Ce cadeau de bon goût, ce cadeau qui rend beau/belle, désirable/désirable, excitant/excitante, heureuse/heureux, intelligent/intelligente, disais-je, ce cadeau idéal pour toutes les occasions, est en vente Boulevard Raspail, dans une échoppe que connaissent les amateurs éclairés. Indice  numéro II : ce n’est pas du cinéma. Indice numéro III : il est en deux parties, dans un chouette coffret. Indice numéro IV : si vous dites que vous venez de la part de Cléo, on devrait pouvoir vous en vendre un. S’il en reste.     

Bibliographie :

Indice numéro V : 9782251446196 [8]

 


[1] Sans compter la question posée plus tard par Petrus D. Progius : « L’hétérosexualité pour quoi faire ? », à laquelle nous ne tenterons pas de répondre dans l’immédiat. Pour l’instant, soyons flous.  

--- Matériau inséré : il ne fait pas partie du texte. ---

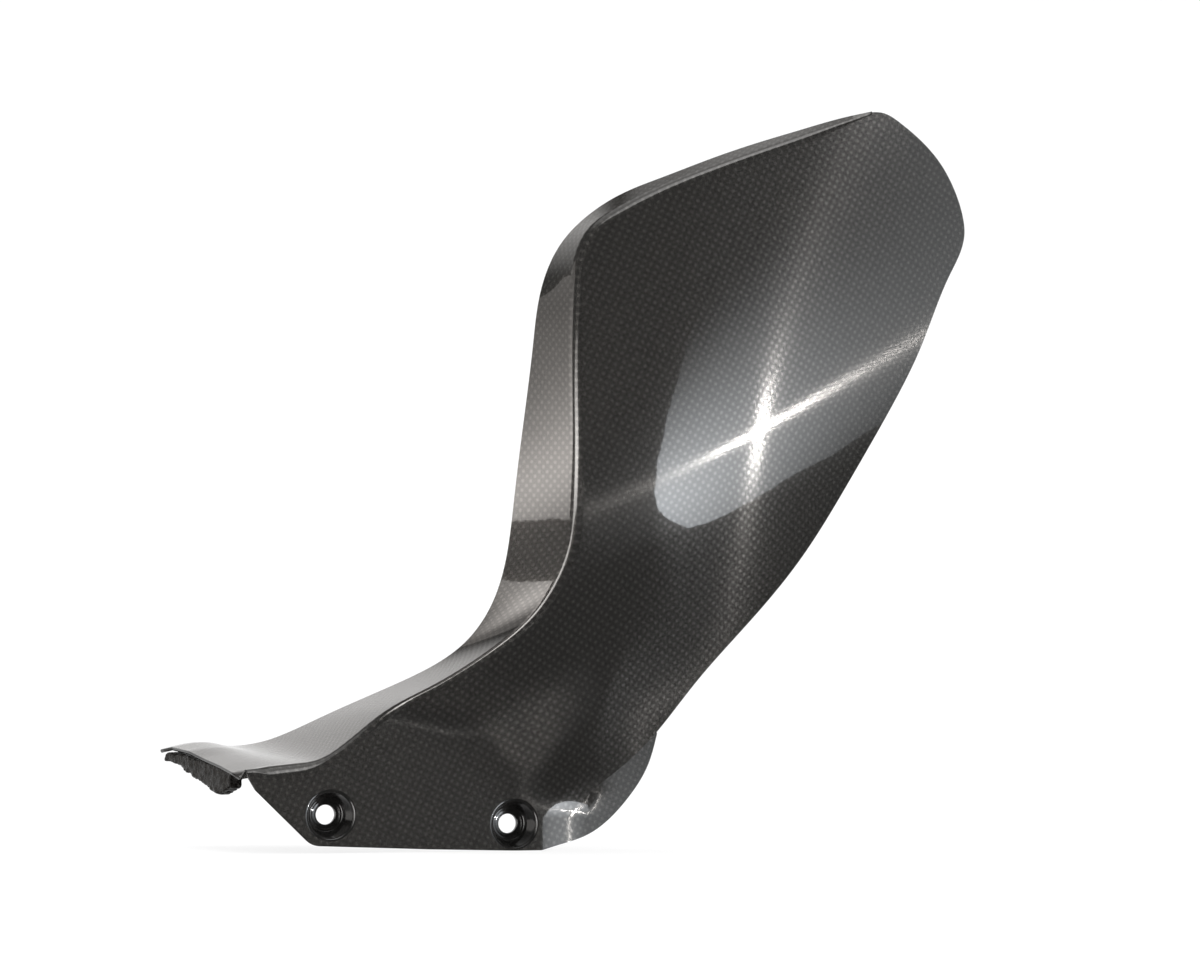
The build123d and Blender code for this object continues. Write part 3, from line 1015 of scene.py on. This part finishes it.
def area_lamp(name, place, target, size, watts, glossy=False):
    """A square lamp that faces its target; only a glossy one shows in reflections."""
    data = bpy.data.lights.new(name, "AREA")
    data.size = size
    data.energy = watts
    lamp = bpy.data.objects.new(name, data)
    lamp.location = place
    lamp.rotation_euler = (Vector(target) - Vector(place)).to_track_quat("-Z", "Y").to_euler()
    lamp.visible_camera = False
    lamp.visible_glossy = glossy
    bpy.context.scene.collection.objects.link(lamp)


def studio_world():
    """White to the camera; in reflections a white sweep behind the object and a dim room in front."""
    world = bpy.data.worlds.new("studio")
    bpy.context.scene.world = world
    nodes = Nodes(world)
    way = nodes.add("ShaderNodeTexCoord").outputs["Generated"]
    split = nodes.add("ShaderNodeSeparateXYZ", {0: way})
    to_left = nodes.math("MULTIPLY", split.outputs[0], -1.0)
    behind = nodes.ramp(split.outputs[1], 0.62, 0.92, 0.0, 1.0, "SMOOTHSTEP")
    left = nodes.ramp(to_left, 0.15, 0.75, 0.0, 1.0, "SMOOTHSTEP")
    above = nodes.ramp(split.outputs[2], 0.75, 0.90, 0.0, 1.0, "SMOOTHSTEP")
    room = nodes.math("MULTIPLY_ADD", left, 0.06, 0.035)
    reflected = nodes.blend(nodes.math("MAXIMUM", behind, above), room, 0.95)
    path = nodes.add("ShaderNodeLightPath")
    level = nodes.blend(path.outputs["Is Camera Ray"], reflected, 1.0)
    lit = nodes.blend(path.outputs["Is Diffuse Ray"], level, 0.8)
    background = nodes.add("ShaderNodeBackground", {"Color": (1, 1, 1, 1), "Strength": lit})
    nodes.add("ShaderNodeOutputWorld", {"Surface": background.outputs[0]})


def floor_and_sweep():
    """A pale floor that rises into a backdrop far behind the object."""
    ground = cad_low[2]
    profile = [(FLOOR_FRONT, 0.0), (SWEEP_START, 0.0)]
    for k in range(1, SWEEP_STEPS + 1):
        angle = math.pi / 2 * k / SWEEP_STEPS
        profile.append((SWEEP_START + SWEEP_RADIUS * math.sin(angle), SWEEP_RADIUS * (1 - math.cos(angle))))
    profile.append((SWEEP_START + SWEEP_RADIUS, SWEEP_TOP))
    points = []
    faces = []
    for y, z in profile:
        points += [(-FLOOR_SIDE, y, ground + z), (FLOOR_SIDE, y, ground + z)]
    for k in range(len(profile) - 1):
        faces.append((2 * k, 2 * k + 1, 2 * k + 3, 2 * k + 2))
    mesh = bpy.data.meshes.new("floor")
    mesh.from_pydata(points, [], faces)
    mesh.polygons.foreach_set("use_smooth", [True] * len(faces))
    material = bpy.data.materials.new("pale_floor")
    nodes = Nodes(material)
    path = nodes.add("ShaderNodeLightPath")
    diffuse = nodes.add("ShaderNodeBsdfDiffuse", {"Color": (0.90, 0.90, 0.905, 1)})
    glow = nodes.add("ShaderNodeEmission", {"Color": (1, 1, 1, 1), "Strength": 1.09})
    share = nodes.math("MULTIPLY", path.outputs["Is Camera Ray"], 0.72)
    mix = nodes.add("ShaderNodeMixShader", {0: share, 1: diffuse.outputs[0], 2: glow.outputs[0]})
    nodes.add("ShaderNodeOutputMaterial", {"Surface": mix.outputs[0]})
    mesh.materials.append(material)
    floor = bpy.data.objects.new("floor", mesh)
    bpy.context.scene.collection.objects.link(floor)
    floor.visible_glossy = False
    floor.visible_shadow = False


# outline of the right-hand softbox, metres; its lower left corner is well rounded
SOFTBOX = [
    (0.395, -1.431, 0.592), (0.476, -1.424, 0.524), (0.536, -1.422, 0.424), (0.546, -1.426, 0.352),
    (0.563, -1.425, 0.247), (0.605, -1.403, 0.066), (0.651, -1.348, -0.149), (0.711, -1.229, -0.405),
    (0.761, -1.103, -0.578), (0.812, -0.990, -0.682), (0.886, -0.889, -0.730), (0.974, -0.786, -0.748),
    (1.050, -0.731, -0.720), (1.140, -0.679, -0.664), (1.243, -0.613, -0.586), (1.331, -0.547, -0.510),
    (1.402, -0.466, -0.457), (1.470, -0.400, -0.380), (1.480, -0.420, 0.500), (0.700, -1.300, 0.900),
]


# cards round the object: name, corners and brightest point as directions from its middle,
# brightest and faintest strength, the distance between them, and tint
CARDS = [
    ("softbox_left",
     [(-78, -48), (-78, -20), (-78, 10), (-82, 26), (-112, 32), (-132, 26), (-134, -10), (-120, -48)],
     (-88, -8), (8.0, 0.8), 1.0, (1.0, 0.96, 0.93)),
    ("edge_line",
     [(-58, -34), (-33, -34), (-30, -5), (-31, 18), (-48, 18), (-58, 4)],
     (-47, -16), (14.0, 1.2), 1.1, (1.0, 0.98, 0.96)),
    ("softbox_top",
     [(-40, 46), (38, 46), (60, 72), (-60, 72)],
     (0, 58), (4.0, 1.5), 1.2, (1.0, 1.0, 1.0)),
]


def lights():
    """The softboxes, which only reflections show, and three lamps, of which only the key is reflected."""
    glow_card("softbox_right", SOFTBOX, (0.80, -1.02, -0.66), (9.5, 0.03), 1.12, (0.90, 0.95, 1.0))
    for name, corners, bright, strengths, reach, tint in CARDS:
        outline = [OBJECT_MIDDLE + direction(*corner) * CARD_DISTANCE for corner in corners]
        bright_at = OBJECT_MIDDLE + direction(*bright) * CARD_DISTANCE
        glow_card(name, outline, bright_at, strengths, reach, tint)
    hot = HIGHLIGHT_POINT + direction(49, -21) * KEY_DISTANCE
    area_lamp("key", hot, HIGHLIGHT_POINT, 0.03, 13.0, glossy=True)
    area_lamp("top", OBJECT_MIDDLE + direction(-10, 75) * LAMP_DISTANCE, OBJECT_MIDDLE, 1.4, 11.0)
    area_lamp("left", OBJECT_MIDDLE + direction(-75, 25) * LAMP_DISTANCE, OBJECT_MIDDLE, 1.0, 7.0)


def camera():
    """The photograph's view: 19 degrees round from the flange's face, looking up by 5 degrees."""
    turn, rise = math.radians(CAMERA_TURN), math.radians(CAMERA_RISE)
    data = bpy.data.cameras.new("camera")
    data.lens = 85.0
    data.sensor_width = 36.0
    data.clip_start = 0.05
    eye = bpy.data.objects.new("camera", data)
    look = Vector((math.sin(turn) * math.cos(rise), math.cos(turn) * math.cos(rise), -math.sin(rise)))
    right = Vector((math.cos(turn), -math.sin(turn), 0.0))
    up = right.cross(look)
    facing = Matrix((right, up, -look)).transposed()
    eye.matrix_world = Matrix.Translation(CAMERA_PLACE) @ facing.to_4x4()
    bpy.context.scene.collection.objects.link(eye)
    bpy.context.scene.camera = eye


# ---------------------------------------------------------------- scene

carbon = lacquered_carbon("carbon_lacquered")
carbon_inside = lacquered_carbon("carbon_inside", lightness=1.5, coat_roughness=0.12)
black = gloss_black("black_gloss")
shell = make_shell([carbon, carbon_inside, black, black])
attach(shell, "root")
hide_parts("mudguard_shell")

bracket = make_bracket(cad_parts["front_bracket"], rough_carbon("carbon_rough"))
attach(bracket, "root")
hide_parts("front_bracket")

camera()
studio_world()
floor_and_sweep()
lights()
bpy.context.scene.view_settings.view_transform = "Standard"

[2] Je pourrais m’adresser ici à une future ex-ministre en instance d’expulsion, mais à quoi bon user son calame ?

[3] Je pourrais m’adresser ici à son successeur en instance d’intronisation, mais à quoi bon user son calame ?

[4] Comment s’en passer ? 

[5] J’adore – soit dit brièvement pour ne pas user mon calame.

[6] Finie la corvée.

[7] Messieurs, merci de nous confirmer l’efficacité du produit.

[8] Indice V-bis : Non, ce n’est pas le numéro d’un compte en Helvétie.